中国における強硬なナショナリズムが、SNSの成長や、中国人の消費者行動の高まり、さらにはグローバル企業の中国人顧客への依存と結びついて、「自由」について少しでも触れれば 「中国人に不快な思いをさせる」、その現状をレポートしました。
This week’s top news
注目の中国ニュース4選
- 外国製品の締め出しを強化。中国政府は、すべての政府機関と公的機関に、外国製のコンピューター機器とソフトウェアを、3年以内に国内製に変更するよう指示したとFTが報じた。2000万から3000万台を取り替える必要があり、2020年に30%、2021年に50%、2022年に20%の切り替えを目指すことから、通称「3-5-2」と呼ばれているという。
- 中国が学力トップに。OECD(経済協力開発機構)が3年ごとに行っている、PISA調査(学習到達度調査)の2018年の結果が発表され、中国が読解力、数学的応用力、科学的応用力の全3分野でいずれもトップを記録した。一方で、国内で最も裕福な北京市、上海市、江蘇省、浙江省の4地域だけでの調査実施には疑問の声も上がっている。
- テスラの順調な中国進出。テスラのモデル3が中国工業情報省の定める、補助金支給を推奨する「新エネルギー車」のリストに追加された。テスラは約20億ドル(約2123億円)を投じ、自社工場「ギガファクトリー3」を上海に建設中で、来年1月までの出荷を目指している。10月末の第3四半期の決算では、上海でのモデル3の試作が予定より早く開始されたと発表していた。

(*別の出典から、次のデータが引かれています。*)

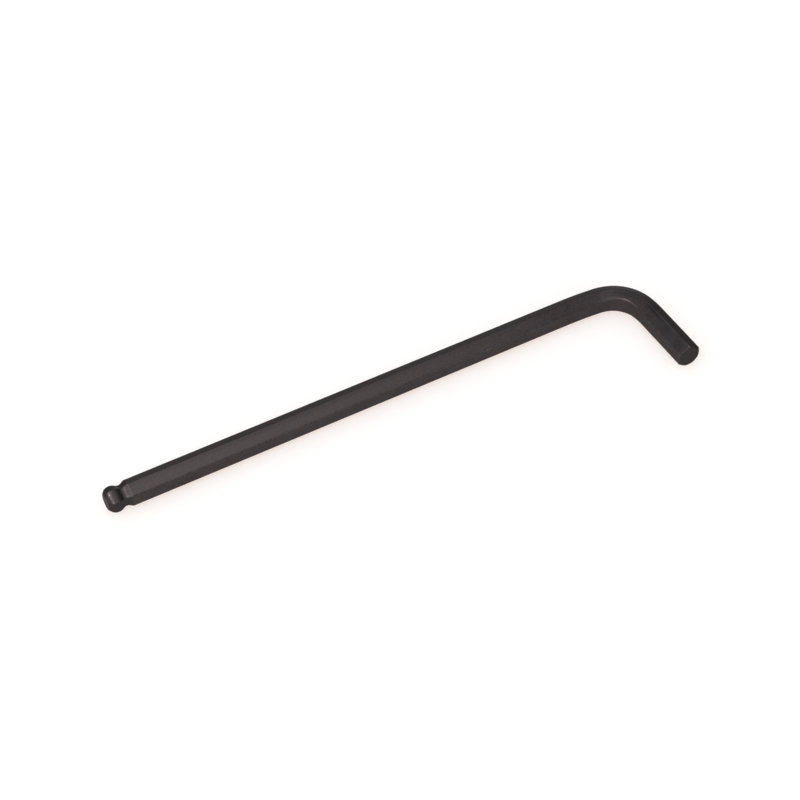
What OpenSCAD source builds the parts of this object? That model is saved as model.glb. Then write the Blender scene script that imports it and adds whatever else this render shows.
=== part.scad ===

- ゲノム編集ベビーの研究論文が初公開。昨年、中国の研究者のフー・ジェンクイが「CRISPR-Cas9」というゲノム編集技術で誕生させた、HIVに耐性のある双子についての研究論文がMITテクノロジーレビューに初めて公開された。しかし、専門家らは、意図したゲノム編集は成功しておらず、意図しない遺伝子変異が起こっている可能性も指摘している。